Object modeling scripts:
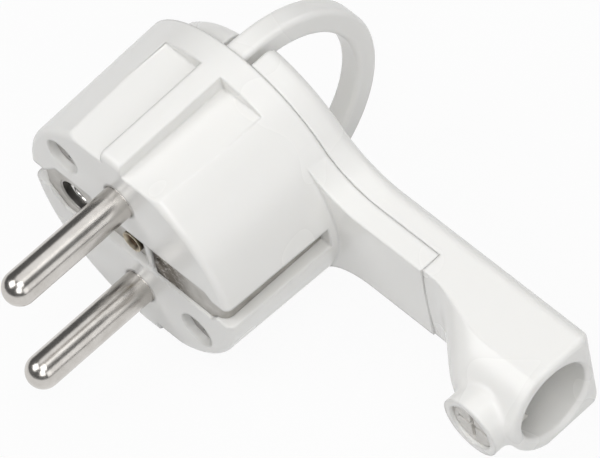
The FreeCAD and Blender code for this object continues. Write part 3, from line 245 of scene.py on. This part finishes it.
FINISHES = {
    "front_housing": SHELL, "rear_cover": SHELL, "pull_ring": SHELL,
    "pin_carrier": INNER, "cord_saddle": INNER, "clamp_screw": PALE,
    "line_pin": NICKEL, "neutral_pin": NICKEL,
    "earth_strip": SHEET, "strip_rivet": SHEET, "earth_socket": SOCKET,
    "housing_screw_upper": HEAD, "housing_screw_lower": HEAD,
    "centre_eyelet": EYELET, "screw_insert_upper": BRASS, "screw_insert_lower": BRASS,
}
for name, node in nodes.items():
    finish = FINISHES.get(name, STEEL)
    node.data.materials.clear()
    node.data.materials.append(finish)


# Contact leaf inside the earth socket

SOCKET_X = -0.0106
LEAF_FRONT, LEAF_BACK = 0.0015, 0.0105
LEAF_WALL, LEAF_BULGE, LEAF_THICKNESS = 0.0023, 0.0004, 0.00015
LEAF_MIDDLE, LEAF_SPREAD = math.radians(240.0), math.radians(48.0)
LEAF_ROWS, LEAF_COLUMNS = 24, 16


def leaf_vertices():
    """Two layers of points, the side towards the socket's axis first."""
    vertices = []
    for inset in (LEAF_THICKNESS, 0.0):
        for row in range(LEAF_ROWS + 1):
            along = row / LEAF_ROWS
            depth = LEAF_FRONT + (LEAF_BACK - LEAF_FRONT) * along
            radius = LEAF_WALL - LEAF_BULGE * math.sin(math.pi * along) - inset
            for column in range(LEAF_COLUMNS + 1):
                angle = LEAF_MIDDLE + LEAF_SPREAD * (2 * column / LEAF_COLUMNS - 1)
                vertices.append((SOCKET_X + radius * math.cos(angle), depth,
                                 radius * math.sin(angle)))
    return vertices


def leaf_faces():
    """Both sides of the sheet and the four narrow edges between them."""
    width = LEAF_COLUMNS + 1
    layer = (LEAF_ROWS + 1) * width
    faces = []
    for row in range(LEAF_ROWS):
        for column in range(LEAF_COLUMNS):
            near = row * width + column
            far = near + width
            faces.append((near, far, far + 1, near + 1))
            faces.append((layer + near, layer + near + 1, layer + far + 1, layer + far))
    for column in range(LEAF_COLUMNS):
        for start in (0, LEAF_ROWS * width):
            near = start + column
            edge = (near, near + 1, layer + near + 1, layer + near)
            faces.append(edge if start == 0 else edge[::-1])
    for row in range(LEAF_ROWS):
        for start in (0, LEAF_COLUMNS):
            near = row * width + start
            edge = (near, layer + near, layer + near + width, near + width)
            faces.append(edge if start == 0 else edge[::-1])
    return faces


def build_leaf():
    """A sprung sheet lying along the socket's wall, bulging towards its axis."""
    mesh = bpy.data.meshes.new("earth_socket_leaf")
    mesh.from_pydata(leaf_vertices(), [], leaf_faces())
    mesh.validate()
    mesh.polygons.foreach_set("use_smooth", [True] * len(mesh.polygons))
    mesh.materials.append(SPRING)
    leaf = bpy.data.objects.new("earth_socket_leaf", mesh)
    bpy.context.scene.collection.objects.link(leaf)
    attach(leaf, "root")


build_leaf()


# Stage

FLOOR_GAP = 0.0001
FLOOR_HALF = 1.2
FLOOR_DARK, FLOOR_LIGHT = (0.60, 0.60, 0.60), (0.64, 0.64, 0.64)
# How much of the floor that the camera and reflections see is plain white.
WHITE_SHARE = 0.94


def floor_material():
    """Pale floor that takes the shadow and looks almost white."""
    material, tree, shader = new_material("floor_pale")
    clouds = noise(tree, coordinates(tree), 6.0)
    tree.links.new(ramp(tree, clouds, [(0.3, FLOOR_DARK), (0.7, FLOOR_LIGHT)]),
                   shader.inputs["Base Color"])
    shader.inputs["Roughness"].default_value = 0.8
    glow = tree.nodes.new("ShaderNodeEmission")
    glow.inputs["Color"].default_value = (1.0, 1.0, 1.0, 1.0)
    glow.inputs["Strength"].default_value = 1.0
    rays = tree.nodes.new("ShaderNodeLightPath").outputs
    seen = combine(tree, "MAXIMUM", rays["Is Camera Ray"], rays["Is Glossy Ray"])
    seen = combine(tree, "MAXIMUM", seen, rays["Is Transmission Ray"])
    mix = tree.nodes.new("ShaderNodeMixShader")
    tree.links.new(span(tree, seen, 0.0, WHITE_SHARE), mix.inputs["Fac"])
    tree.links.new(shader.outputs[0], mix.inputs[1])
    tree.links.new(glow.outputs[0], mix.inputs[2])
    tree.links.new(mix.outputs[0], tree.nodes["Material Output"].inputs["Surface"])
    return material


def build_floor():
    level = cad_box[0][2] - FLOOR_GAP
    turns = ((-1, -1), (1, -1), (1, 1), (-1, 1))
    corners = [(x * FLOOR_HALF, y * FLOOR_HALF, level) for x, y in turns]
    mesh = bpy.data.meshes.new("floor")
    mesh.from_pydata(corners, [], [(0, 1, 2, 3)])
    mesh.materials.append(floor_material())
    floor = bpy.data.objects.new("floor", mesh)
    bpy.context.scene.collection.objects.link(floor)


build_floor()


# Light

AIM = Vector((0.015, 0.0, 0.0))
# Each lamp: name, place, width, height and power.
LAMPS = (
    ("top", (-0.08, 0.30, 0.80), 0.9, 0.6, 1.7),
    ("overhead", (0.30, -0.10, 0.85), 0.5, 0.5, 2.6),
    ("left", (-0.35, -0.45, 0.72), 0.55, 0.55, 3.0),
    ("right", (0.85, 0.05, 0.35), 0.5, 0.5, 1.2),
    ("camera_side", (0.55, -0.50, 0.60), 0.5, 0.5, 2.1),
    ("rear", (0.05, 0.70, 0.40), 0.5, 0.5, 0.85),
)
WORLD_LEVEL = 0.12


def add_lamp(name, place, width, height, power):
    light = bpy.data.lights.new(name, "AREA")
    light.shape = "RECTANGLE"
    light.size = width
    light.size_y = height
    light.energy = power
    lamp = bpy.data.objects.new(name, light)
    bpy.context.scene.collection.objects.link(lamp)
    lamp.location = place
    lamp.rotation_euler = (AIM - Vector(place)).to_track_quat("-Z", "Y").to_euler()


for lamp_values in LAMPS:
    add_lamp(*lamp_values)

world = bpy.data.worlds.new("studio")
bpy.context.scene.world = world
world.use_nodes = True
background = world.node_tree.nodes["Background"]
background.inputs["Color"].default_value = (1.0, 1.0, 1.0, 1.0)
background.inputs["Strength"].default_value = WORLD_LEVEL


# Camera, as fitted to the photo

CAMERA_PLACE = (0.49270, -0.30260, 0.81620)
CAMERA_RIGHT = (0.6916, 0.7109, -0.1275)
CAMERA_UP = (-0.5408, 0.6267, 0.5611)
CAMERA_BACK = (0.4788, -0.3191, 0.8179)
FOCAL_LENGTH, SENSOR_WIDTH = 473.9, 36.0

camera_data = bpy.data.cameras.new("camera")
camera_data.sensor_width = SENSOR_WIDTH
camera_data.lens = FOCAL_LENGTH
camera_data.clip_end = 10.0
camera = bpy.data.objects.new("camera", camera_data)
bpy.context.scene.collection.objects.link(camera)
turn = Matrix((CAMERA_RIGHT, CAMERA_UP, CAMERA_BACK)).transposed().to_4x4()
camera.matrix_world = Matrix.Translation(CAMERA_PLACE) @ turn
bpy.context.scene.camera = camera
bpy.context.scene.view_settings.view_transform = "Standard"
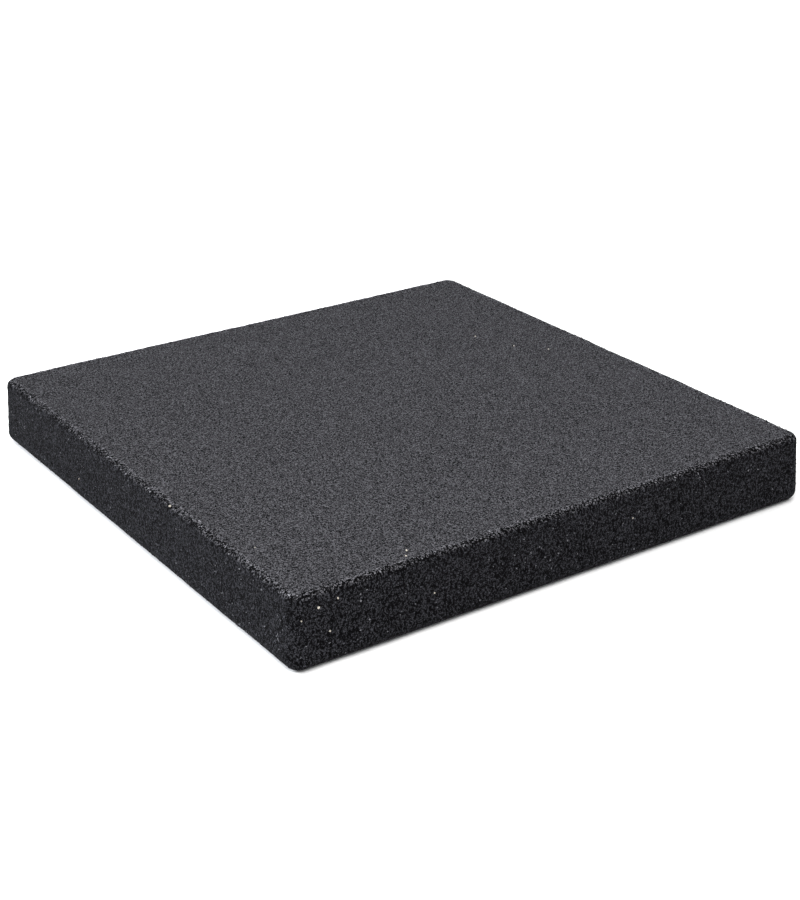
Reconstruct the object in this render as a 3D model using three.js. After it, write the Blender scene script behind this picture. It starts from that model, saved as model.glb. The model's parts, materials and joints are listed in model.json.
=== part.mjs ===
// A square gym floor tile: one slab of black crumb rubber, pressed with a binder in a mould.
// Millimetres, +Z up, the origin at the centre of the underside, the sides along X and Y.

import * as THREE from 'three';

// Overall sizes, measured over the widest line of the sides
const LENGTH = 500;
const WIDTH = 500;
const THICKNESS = 60;

// The sides lean inwards from that line to the top, so that the slab leaves its mould
const DRAFT_ANGLE = THREE.MathUtils.degToRad(2.5);

// Rounds: the four upright corners seen from above, and the two edges that run round the slab
const CORNER_RADIUS = 12;
const TOP_EDGE_RADIUS = 6;
const BOTTOM_EDGE_RADIUS = 10;

// The sharpest corner that the mould's crumb can fill
const LEAST_RADIUS = 0.5;

// Facets along each round
const CORNER_STEPS = 8;
const EDGE_STEPS = 6;

const rubber = new THREE.MeshStandardMaterial({ color: 0x2b2b2d, roughness: 0.92, metalness: 0 });

// The side's section from the underside to the top: x is how far a point stands out from the
// widest line, so never above zero, and y is its height
function sideSection() {
  const outward = new THREE.Vector2(Math.cos(DRAFT_ANGLE), Math.sin(DRAFT_ANGLE));
  const bottomCentre = new THREE.Vector2(-BOTTOM_EDGE_RADIUS, BOTTOM_EDGE_RADIUS);
  const topHeight = THICKNESS - TOP_EDGE_RADIUS;

  // The straight side touches both rounds, which fixes how far in the upper one lies
  const reach = bottomCentre.dot(outward) + BOTTOM_EDGE_RADIUS - TOP_EDGE_RADIUS;
  const topCentre = new THREE.Vector2((reach - topHeight * outward.y) / outward.x, topHeight);

  const bottomRound = new THREE.ArcCurve(
    bottomCentre.x, bottomCentre.y, BOTTOM_EDGE_RADIUS, -Math.PI / 2, DRAFT_ANGLE, false);
  const topRound = new THREE.ArcCurve(
    topCentre.x, topCentre.y, TOP_EDGE_RADIUS, DRAFT_ANGLE, Math.PI / 2, false);
  return [...bottomRound.getPoints(EDGE_STEPS), ...topRound.getPoints(EDGE_STEPS)];
}

// The tile's outline seen from above, moved in or out by a distance, anticlockwise from +X
function planOutline(standOut) {
  const radius = Math.max(LEAST_RADIUS, CORNER_RADIUS + standOut);
  const centreX = LENGTH / 2 + standOut - radius;
  const centreY = WIDTH / 2 + standOut - radius;
  const quarters = [[1, 1], [-1, 1], [-1, -1], [1, -1]];
  return quarters.flatMap(([sideX, sideY], quarter) => {
    const start = quarter * Math.PI / 2;
    const round = new THREE.ArcCurve(
      sideX * centreX, sideY * centreY, radius, start, start + Math.PI / 2, false);
    return round.getPoints(CORNER_STEPS);
  });
}

// One closed skin: an outline at each height of the section, joined by strips, and two flat caps
function slabGeometry() {
  const section = sideSection();
  const outlines = section.map((point) => planOutline(point.x));
  const count = outlines[0].length;
  const positions = outlines.flatMap((outline, level) =>
    outline.flatMap((point) => [point.x, point.y, section[level].y]));

  const triangles = [];
  for (let level = 0; level + 1 < outlines.length; level += 1) {
    for (let i = 0; i < count; i += 1) {
      const here = level * count + i;
      const beside = level * count + (i + 1) % count;
      triangles.push(here, beside, beside + count, here, beside + count, here + count);
    }
  }
  const topStart = (outlines.length - 1) * count;
  for (const [a, b, c] of THREE.ShapeUtils.triangulateShape(outlines[0], [])) {
    triangles.push(a, c, b);
    triangles.push(topStart + a, topStart + b, topStart + c);
  }

  const geometry = new THREE.BufferGeometry();
  geometry.setAttribute('position', new THREE.Float32BufferAttribute(positions, 3));
  geometry.setIndex(triangles);
  geometry.computeVertexNormals();
  return geometry;
}

const tile = new THREE.Group();
const slab = new THREE.Mesh(slabGeometry(), rubber);
slab.name = 'rubber_slab';
tile.add(slab);

export default tile;
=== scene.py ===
"""A square gym floor tile of black crumb rubber: its pressed skin and the grains that stand out of it."""
import json
import math

import bmesh
import bpy
from mathutils import Matrix, Vector

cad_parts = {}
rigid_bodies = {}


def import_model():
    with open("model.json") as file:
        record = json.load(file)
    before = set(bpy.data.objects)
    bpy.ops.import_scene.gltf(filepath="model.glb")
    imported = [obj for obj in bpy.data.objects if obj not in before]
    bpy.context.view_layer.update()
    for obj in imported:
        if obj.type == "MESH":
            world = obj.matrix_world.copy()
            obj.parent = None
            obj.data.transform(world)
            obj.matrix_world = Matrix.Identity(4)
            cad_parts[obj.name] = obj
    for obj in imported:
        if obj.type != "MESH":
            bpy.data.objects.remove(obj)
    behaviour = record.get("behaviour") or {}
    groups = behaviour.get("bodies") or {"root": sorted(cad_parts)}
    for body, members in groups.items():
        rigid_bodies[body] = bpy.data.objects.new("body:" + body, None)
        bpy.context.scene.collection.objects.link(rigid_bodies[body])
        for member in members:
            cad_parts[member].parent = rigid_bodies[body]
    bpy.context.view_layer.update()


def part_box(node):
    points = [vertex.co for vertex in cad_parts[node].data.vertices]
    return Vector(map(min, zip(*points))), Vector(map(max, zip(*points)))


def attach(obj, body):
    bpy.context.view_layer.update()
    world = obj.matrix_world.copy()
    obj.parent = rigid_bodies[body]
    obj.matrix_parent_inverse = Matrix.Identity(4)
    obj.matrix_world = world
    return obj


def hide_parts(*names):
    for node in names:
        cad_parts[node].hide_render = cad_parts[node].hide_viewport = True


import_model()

SLAB_LOW, SLAB_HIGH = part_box("rubber_slab")
BODY = "root"
MM = 0.001
# Two heights closer than this are the same level
HAIR = 1e-5

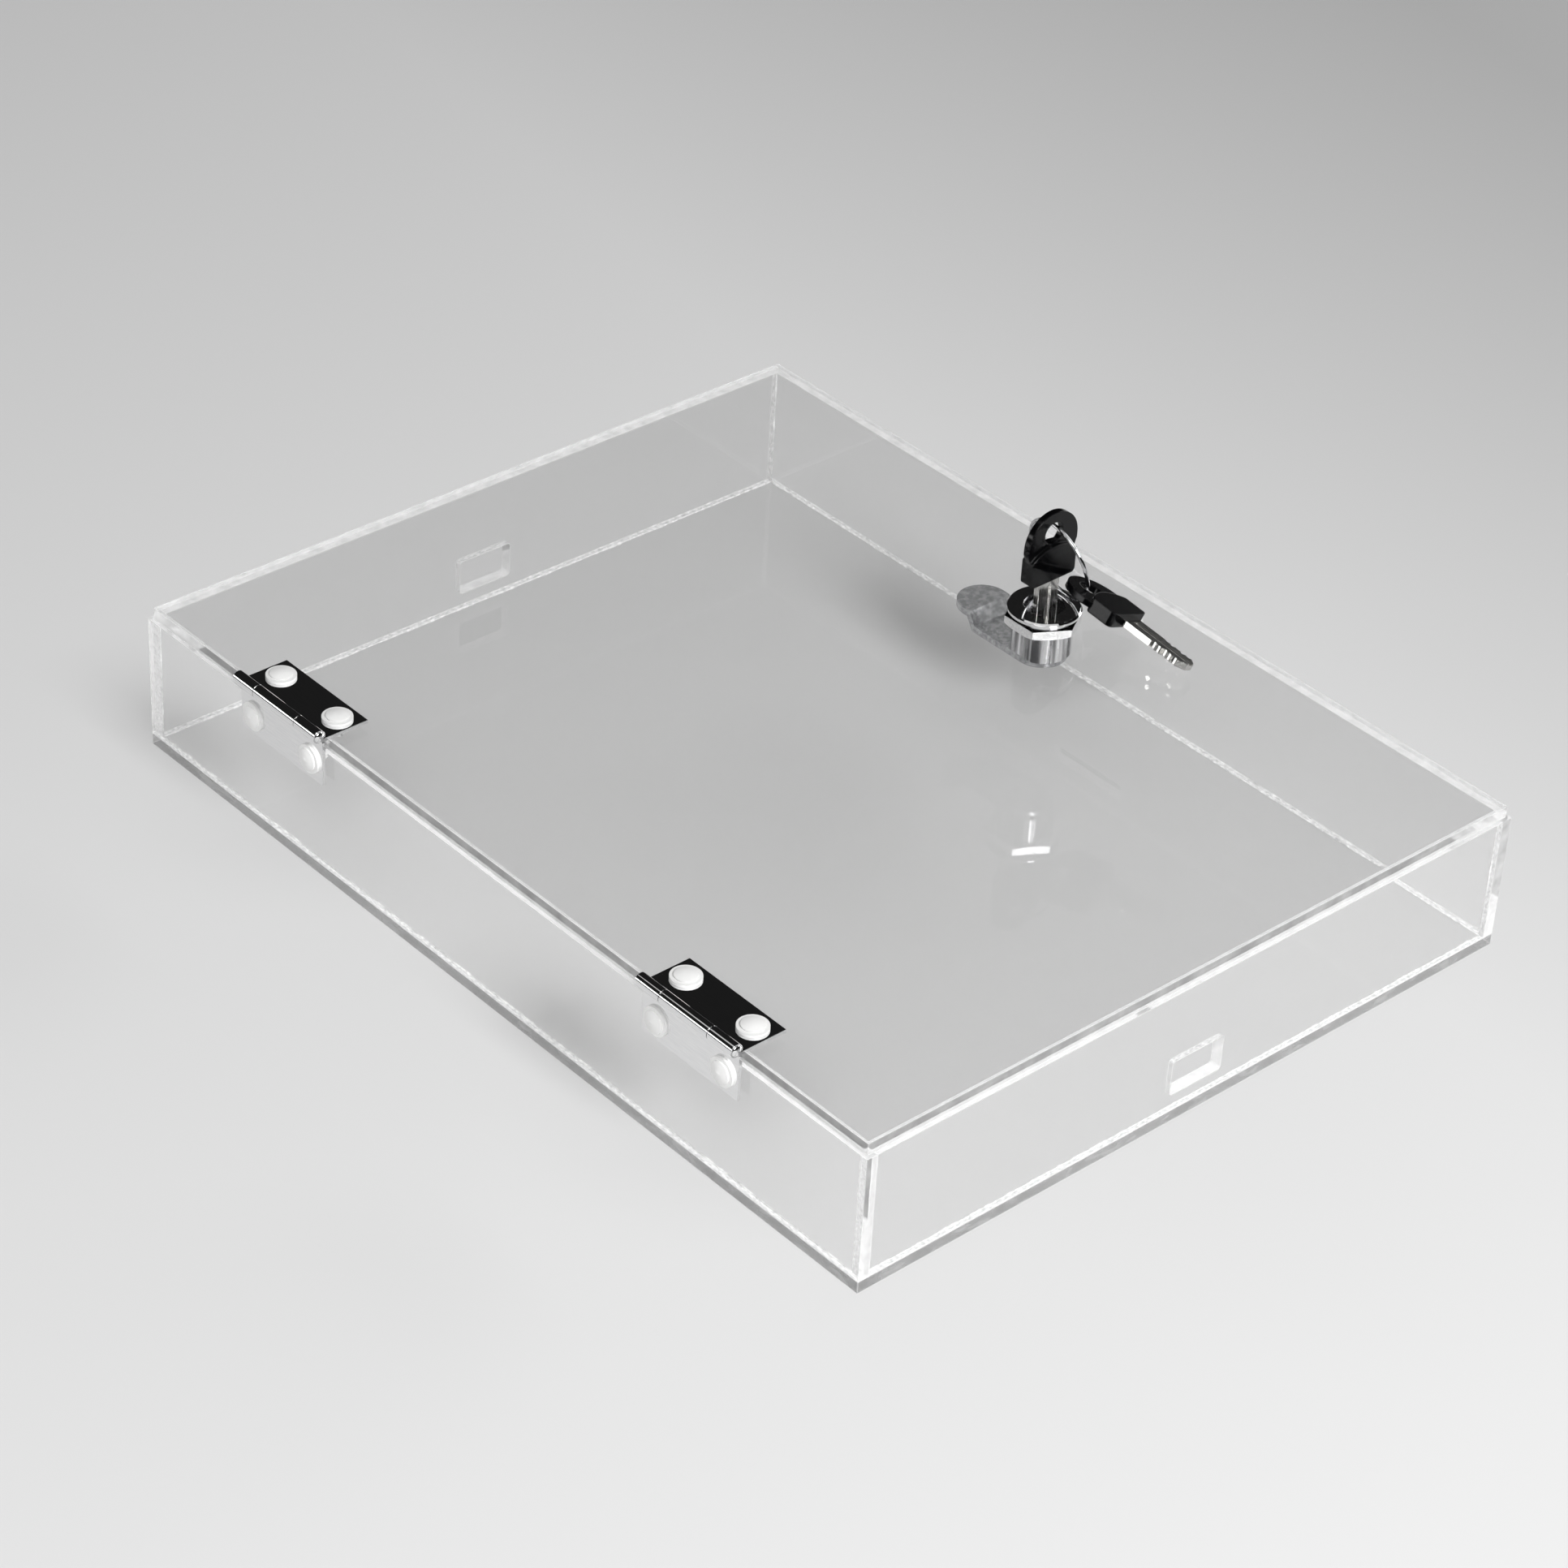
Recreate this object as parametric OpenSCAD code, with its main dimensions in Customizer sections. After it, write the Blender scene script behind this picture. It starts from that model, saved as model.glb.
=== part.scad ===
// Acrylic phone lock box: a case of five glued panels, a hinged lid with a wafer cam lock, and two keys on
// a ring. Origin at the centre of the base's underside. X runs along the long side, the lock is at -Y and the
// hinges at +Y, Z is up. All lengths in mm. Drawn with the lid closed and the cam turned aside.

/* [Case] */
// Outside length of the case, along X
box_length = 305; // [240:1:420]
// Outside width of the case, along Y
box_width = 238; // [180:1:340]
// Height of the four walls, standing on the base
wall_height = 39.4; // [34:0.2:90]
// Thickness of the base sheet
base_thickness = 3.6; // [2:0.1:8]
// Thickness of the wall sheets
wall_thickness = 3.6; // [2.4:0.1:5]
// Thickness of the lid sheet
lid_thickness = 3.6; // [2.4:0.1:5]
// How far the lid's edges stand in from the case's faces
lid_inset = 1.2; // [0.2:0.1:1.6]

/* [Cable slots] */
// Width of the slot in each end wall
cable_slot_width = 19; // [8:0.5:60]
// Height of the slot in each end wall
cable_slot_height = 11; // [5:0.5:18]
// Height of the slot's lower edge over the base sheet
cable_slot_sill = 5.4; // [2:0.2:10]
// Corner radius of the slot
cable_slot_radius = 1.0; // [0.3:0.1:2]

/* [Hinges] */
// Distance between the middles of the two hinges
hinge_spacing = 174; // [110:1:190]
// Length of a hinge along its pin
hinge_length = 37.5; // [34:0.5:50]
// Width of one leaf, from the pin's axis to its free edge
hinge_leaf_width = 16.5; // [15.5:0.1:22]
// Thickness of the leaf sheet
hinge_leaf_thickness = 1.0; // [0.7:0.05:1.3]
// Diameter of the pin
hinge_pin_diameter = 1.9; // [1.4:0.05:2.6]
// Running clearance of the pin in the knuckles, on the radius
hinge_pin_clearance = 0.05; // [0.02:0.01:0.1]
// End gap between neighbouring knuckles
knuckle_gap = 0.3; // [0.15:0.05:0.6]
// Height of the pin's domed ends
hinge_pin_dome = 0.6; // [0.3:0.05:1]
// End play of the pin in the knuckles, at each end
hinge_pin_end_play = 0.1; // [0.05:0.05:0.3]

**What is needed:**
Return nothing but the lines running from the line with "const tile = new THREE.Group();" through the line with "bpy.data.objects.remove(obj)", exactly as they appear.

**Solution:**
const tile = new THREE.Group();
const slab = new THREE.Mesh(slabGeometry(), rubber);
slab.name = 'rubber_slab';
tile.add(slab);

export default tile;
=== scene.py ===
"""A square gym floor tile of black crumb rubber: its pressed skin and the grains that stand out of it."""
import json
import math

import bmesh
import bpy
from mathutils import Matrix, Vector

cad_parts = {}
rigid_bodies = {}


def import_model():
    with open("model.json") as file:
        record = json.load(file)
    before = set(bpy.data.objects)
    bpy.ops.import_scene.gltf(filepath="model.glb")
    imported = [obj for obj in bpy.data.objects if obj not in before]
    bpy.context.view_layer.update()
    for obj in imported:
        if obj.type == "MESH":
            world = obj.matrix_world.copy()
            obj.parent = None
            obj.data.transform(world)
            obj.matrix_world = Matrix.Identity(4)
            cad_parts[obj.name] = obj
    for obj in imported:
        if obj.type != "MESH":
            bpy.data.objects.remove(obj)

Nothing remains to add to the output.